Natural gas supply has also been affected. The country’s daily consumption stands at about 195 million metric standard cubic metres, with more than 50% dependent on imports. Due to disruptions at Qatar’s LNG facilities and risks around the Strait of Hormuz, nearly 60 million metric standard cubic metres of supply have been impacted. As a result, companies are prioritising critical sectors such as auto fuel, domestic kitchens, and the fertiliser industry.
However, Petroleum and Natural Gas Minister Hardeep Puri has stated that there is no energy shortage in the country and consumers need not worry. In 2024-25, Oil Marketing Companies reported losses of around Rs 39,000 crore, for which the government provided compensation of Rs 30,000 crore. This highlights the government’s effort to shield domestic consumers from sharp price shocks.
What Does This Mean for Investors?
This crisis presents mixed signals for investors in Oil Marketing Companies and the refinery sector. On one hand, companies reported losses of around Rs 39,000 crore in 2024-25, although the government’s compensation of Rs 30,000 crore provided significant support. Now, with government directives pushing refineries to increase LPG production, domestic output may improve and help reduce reliance on imports.
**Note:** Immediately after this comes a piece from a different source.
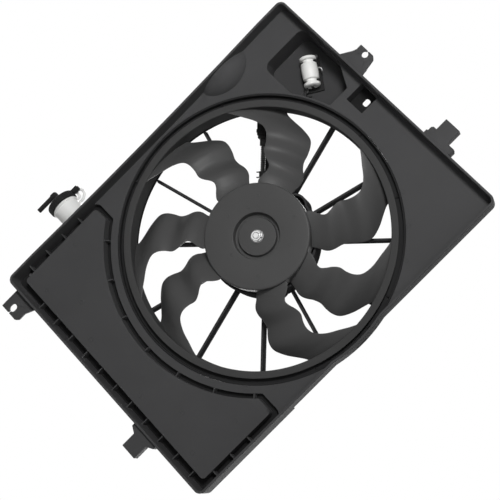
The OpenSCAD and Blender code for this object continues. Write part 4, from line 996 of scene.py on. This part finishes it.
class FAN_OT_lead(bpy.types.Operator):
    """Builds the corrugated conduit and finishes its clips, grommet and connector"""

    bl_idname = "cooling_fan.lead"
    bl_label = "Motor lead"

    def execute(self, context):
        black = plastic("BlackFittings", linear(0.016), rough=0.45, grain=2000, depth=0.15, cloud=0.1, gloss=0.08)
        sleeve = plastic("ConduitSleeve", linear(0.022), rough=0.35, grain=2400, depth=0.1, cloud=0.1, gloss=0.12)
        inner, valley, ridge, start, end, pitch = 1.8, 2.55, 3.4, 45.5, 138.0, 2.5
        ring = moved(turned("ConduitRing", rounded([
            (inner, -1.3, 0), (valley, -1.3, 0), (valley, -0.75, 0.2), (ridge, -0.5, 0.25), (ridge, 0.5, 0.25),
            (valley, 0.75, 0.2), (valley, 1.3, 0), (inner, 1.3, 0),
        ], 2), steps=32), TO_X)
        count = int((end - start) / pitch)
        first = start + (end - start - (count - 1) * pitch) / 2
        rings = pattern(row_tree(), ring, {"Count": count, "Start": (first * MM, 0, 0), "Step": (pitch * MM, 0, 0), "Material": sleeve})
        dress(add_object("Conduit", moved(rings, LEAD)), sleeve, ROOT_BODY, "conduit", "motor_lead")
        finish_eased(black, 0.3, "black_plastic", ROOT_BODY, "lead_clips")
        self.connector(black)
        finish_eased(plastic("GrommetRubber", linear(0.02), rough=0.6), 0.3, "black_rubber", ROOT_BODY, "lead_grommet")
        finish_eased(plastic("RedLock", (0.30, 0.03, 0.02, 1), rough=0.4), 0.4, "red_plastic", ROOT_BODY, "connector_lock")
        return {"FINISHED"}

    def connector(self, black):
        """The block at the conduit's end: collar, shell with a mouth, keys and a pair of side rails."""
        low, high = 1.45 - 5.4, 1.45 - 5.4 + 11.6
        parts = [
            brick("Collar", (138, -5.5, low), (142.4, 5.5, high - 1), 0.8),
            brick("Shell", (142, -6.5, low), (153, 6.5, high), 0.8),
            brick("Key", (147, -2, high - 0.5), (152, 0, high + 2), 0.5),
        ]
        for y0, y1, z0, z1 in ((-6.5, -4.0, low, high), (4.0, 6.5, low, high), (-6.5, 6.5, low, low + 2.5), (-6.5, 6.5, high - 2.5, high)):
            parts.append(brick("Mouth", (152, y0, z0), (162, y1, z1), 0.5))
        rail = brick("Rail", (143.2, -6.9, -0.5), (151.5, -6.2, 0.5), 0.25)
        parts.append(pattern(row_tree(), rail, {"Count": 3, "Start": (0, 0, (low + 3.0) * MM), "Step": (0, 0, 2.8 * MM), "Material": black}))
        dress(add_object("Connector", moved(merged("Connector", parts), LEAD)), black, ROOT_BODY, "black_plastic", "motor_connector")


class FAN_OT_resistor(bpy.types.Operator):
    """Builds the ceramic ballast resistor on its holder"""

    bl_idname = "cooling_fan.resistor"
    bl_label = "Ballast resistor"

    def execute(self, context):
        ceramic = plastic("Ceramic", linear(settings("fan_finish").ceramic_tone, (1, 1, 0.98)), rough=0.5, grain=900, depth=0.35, cloud=0.05)
        black = plastic("BlackFittings", linear(0.022))
        zinc = metal("ZincPlate", linear(0.52), linear(0.30))
        x, z = RESISTOR_AT
        home = (at(x, RESISTOR_Y, z), lean(RESISTOR_LEAN))
        half = 20.5
        body = turned("Bobbin", rounded([
            (3.1, -half, 0.3), (8.2, -half, 0.8), (11.0, -half + 1.2, 1.2), (11.0, -half + 4.6, 1.0), (7.3, -half + 5.4, 0.8), (7.3, -half + 8.8, 0.8),
            (10.6, -half + 9.8, 1.2), (11.2, 0, 3), (10.6, half - 9.8, 1.2), (7.3, half - 8.8, 0.8), (7.3, half - 5.4, 0.8), (11.0, half - 4.6, 1.0),
            (11.0, half - 1.2, 1.2), (8.2, half, 0.8), (3.1, half, 0.3),
        ], 4), steps=96)
        dress(add_object("ResistorBody", moved(body, *home, TO_X)), ceramic, ROOT_BODY, "ceramic", "resistor_body")
        finish_eased(black, 0.4, "black_plastic", ROOT_BODY, "resistor_holder")
        strap_steel = metal("StrapSteel", linear(0.10), linear(0.04), 0.5, 0.4)
        finish_eased(strap_steel, 0.15, "zinc_steel", ROOT_BODY, "resistor_terminals")
        straps = []
        for side in (-1, 1):
            straps.append(brick("Clip", (-6.5, side * 13.4 - 1.6, -10.6), (2.0, side * 13.4 + 1.6, -6.6), 0.5))
            straps.append(brick("Clip", (-6.5, side * 13.4 - 1.6, 6.6), (-1.0, side * 13.4 + 1.6, 10.0), 0.5))
        wire = ((-1.0, -20.0, 7.0), (-2.0, -22.0, 9.2), (-3.5, -25.5, 10.6), (-5.0, -29.0, 11.0), (-6.0, -30.8, 9.6), (-6.0, -31.6, 4.0))
        straps.append(tube("Lead", wire, 0.9))
        dress(add_object("ResistorClips", moved(merged("ResistorClips", straps), *home, TO_X)), black, ROOT_BODY, "black_plastic")
        hook = ((-2.0, 3.0, -9.8), (-1.0, 3.6, -12.6), (-1.0, 1.8, -15.2), (-2.0, -1.4, -16.0), (-6.5, -2.6, -15.4))
        dress(add_object("ResistorHook", moved(tube("Hook", hook, 0.9), *home, TO_X)), zinc, ROOT_BODY, "zinc_steel")
        return {"FINISHED"}


class FAN_OT_reservoir(bpy.types.Operator):
    """Builds the coolant reservoir and its cap"""

    bl_idname = "cooling_fan.reservoir"
    bl_label = "Coolant reservoir"

    def execute(self, context):
        milk = plastic("NaturalTank", linear(0.76, (1, 1, 0.985)), rough=0.32, grain=700, depth=0.12, cloud=0.04)
        black = plastic("BlackFittings", linear(0.022))
        x, y = NECK_AT
        neck = turned("Neck", rounded([
            (16.2, 183.5, 0), (20.5, 183.5, 0), (18.9, 187.5, 2.5), (18.4, 192.0, 2), (18.4, 233.6, 0.5), (19.8, 234.4, 0.5), (19.8, 236.2, 0.5),
            (18.4, 236.8, 0.5), (18.4, 242.0, 0.8), (16.2, 242.0, 0.8),
        ], 4), steps=128)
        turns = ((-144, 230), (-138, 229.0), (-132.4, 231), (-128.6, 236), (-129.2, 241.4), (-134.5, 243.6), (-136, 239.4), (-137.4, 235.4), (-144, 234.0))
        ear = [tube("Ear", [(px, 66.2, pz) for px, pz in turns], 1.9)]
        lugs = []
        for (lx, lz), side in zip(TANK_LUGS, (1, -1)):
            lugs.append(turned("Lug", rounded([(2.6, 34.0, 0), (7.0, 34.0, 0.6), (7.0, 38.0, 0.6), (2.6, 38.0, 0)], 3), steps=64, centre=(lx, 0, lz)))
            near, far = lz - side * 9.0, lz - side * 3.4
            lugs.append(brick("LugRoot", (lx - 7, 34.0, min(near, far)), (lx + 7, 38.0, max(near, far)), 0.6))
        mesh = merged("ReservoirTank", [self.tank(), moved(neck, at(x, y, 0), TO_Z)] + ear + lugs)
        dress(add_object("ReservoirTank", mesh), milk, ROOT_BODY, "natural_plastic", "reservoir_tank")
        cap = eased("reservoir_cap", 0.5)
        grip = brick("Grip", (20.4, -0.7, 238.3), (21.3, 0.7, 246.3), 0.3)
        grips = pattern(ring_tree(), grip, {"Count": 36, "Centre": (x * MM, y * MM, 0), "Material": black})
        thumb = brick("Thumb", (-139.5, 55.3, 239.2), (-128.2, 62.7, 246.4), 2.0)
        dress(add_object("ReservoirCap", merged("ReservoirCap", [cap, grips, thumb])), black, CAP_BODY, "black_plastic", "reservoir_cap")
        finish_nodes(black, "reservoir_dip_tube")
        return {"FINISHED"}

    def tank(self):
        """The blown tank, with round edges and the pinch seam half way back."""
        front, back, ease, seam = 34.0, 84.0, 5.0, 0.8
        middle = (front + back) / 2
        rings = [(front + ease * (1 - math.cos(a)), ease * (1 - math.sin(a))) for a in (math.pi / 2 * k / 6 for k in range(7))]
        rings += [(middle - 1.6, 0.0), (middle - 0.9, -seam), (middle + 0.9, -seam), (middle + 1.6, 0.0)]
        rings += [(front + back - y, s) for y, s in reversed(rings[:7])]
        points, faces, count = [], [], 0
        for y, shrink in rings:
            outline = self.outline(shrink)
            count = len(outline)
            points += [(px, y, pz) for px, pz in outline]
        for k in range(len(rings) - 1):
            for j in range(count):
                n = (j + 1) % count
                faces.append((k * count + j, k * count + n, (k + 1) * count + n, (k + 1) * count + j))
        last = (len(rings) - 1) * count
        faces += [tuple(range(count)), tuple(range(last, last + count))]
        return mesh_from("Tank", points, faces, 40.0)

    def outline(self, s):
        """The tank's outline, moved inwards by s, with its side that follows the fan ring."""
        left, right, low, high, ring = TANK_LEFT + s, TANK_RIGHT - s, TANK_LOW + s, TANK_HIGH - s, TANK_RING + s
        ease = 7.0 - s

        def corner(x, z, first):
            return [(x + ease * math.cos(math.radians(first - 15 * k)), z + ease * math.sin(math.radians(first - 15 * k))) for k in range(7)]

        start = math.atan2(math.sqrt(ring * ring - right * right), right)
        stop = math.pi + math.asin(-low / ring)
        arc = [start + (stop - start) * k / 64 for k in range(65)]
        return (
            corner(left + ease, high - ease, 180) + corner(right - ease, high - ease, 90)
            + [(ring * math.cos(a), ring * math.sin(a)) for a in arc] + corner(left + ease, low + ease, 270)
        )


OPERATORS = (FAN_OT_mouldings, FAN_OT_fan, FAN_OT_fasteners, FAN_OT_motor, FAN_OT_lead, FAN_OT_resistor, FAN_OT_reservoir, FAN_OT_stage)


class FAN_PT_panel(bpy.types.Panel):
    """Lists the pieces and their settings"""

    bl_idname = "FAN_PT_panel"
    bl_label = "Cooling Fan"
    bl_space_type = "VIEW_3D"
    bl_region_type = "UI"
    bl_category = "Cooling Fan"

    def draw(self, context):
        for operator in OPERATORS:
            self.layout.operator(operator.bl_idname)
        for name in SETTINGS:
            box = self.layout.box()
            group = settings(name)
            for prop in group.bl_rna.properties:
                if prop.identifier not in ("rna_type", "name"):
                    box.prop(group, prop.identifier)


SETTINGS = {"fan_finish": FAN_PG_finish, "fan_view": FAN_PG_view}
CLASSES = tuple(SETTINGS.values()) + OPERATORS + (FAN_PT_panel,)


def register():
    for cls in CLASSES:
        bpy.utils.register_class(cls)
    for name, group in SETTINGS.items():
        setattr(bpy.types.Scene, name, bpy.props.PointerProperty(type=group))


def unregister():
    for name in SETTINGS:
        delattr(bpy.types.Scene, name)
    for cls in reversed(CLASSES):
        bpy.utils.unregister_class(cls)


def main():
    register()
    for operator in OPERATORS:
        group, name = operator.bl_idname.split(".")
        getattr(getattr(bpy.ops, group), name)()


if __name__ == "__main__":
    main()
The new import contract of 2.2 million tonnes from the United States is also an important step toward supply diversification, which could reduce long-term supply chain risks. At the same time, the decision to keep petrol and diesel prices stable helps maintain a pricing cushion for companies and supports margin stability. Overall, the sector may present opportunities linked to energy security and increased domestic production capacity, especially with continued government support.
What’s Next?
In the coming months, the government will likely focus on further diversifying import sources. Increasing imports from the United States and strengthening domestic production are steps in the right direction. If the conflict persists, global price fluctuations may continue, but policy measures such as those under the Essential Commodities Act can help prevent shortages.
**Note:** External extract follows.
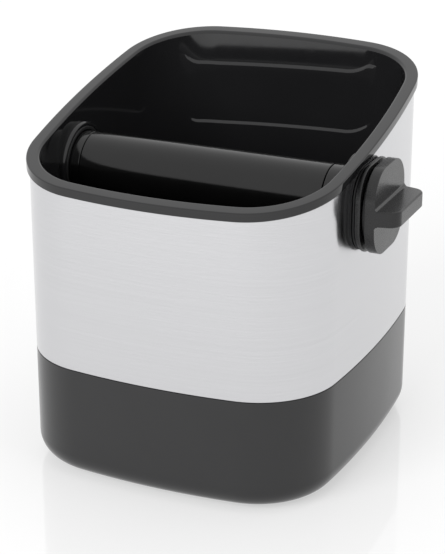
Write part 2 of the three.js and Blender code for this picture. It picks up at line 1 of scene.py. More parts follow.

The search for alternative natural gas sources is also expected to continue in order to ensure uninterrupted supply to critical sectors. Overall, this crisis presents India with an opportunity to strengthen its long-term energy security. Both investors and policymakers will need to adopt a long-term perspective as the global energy landscape continues to evolve.
Disclaimer: This article is for educational and informational purposes only and does not constitute investment advice or a recommendation to buy or sell any securities. The companies mentioned are cited as examples within the context of market developments. Investors are advised to conduct their own due diligence and consult their financial advisor before making any investment decisions.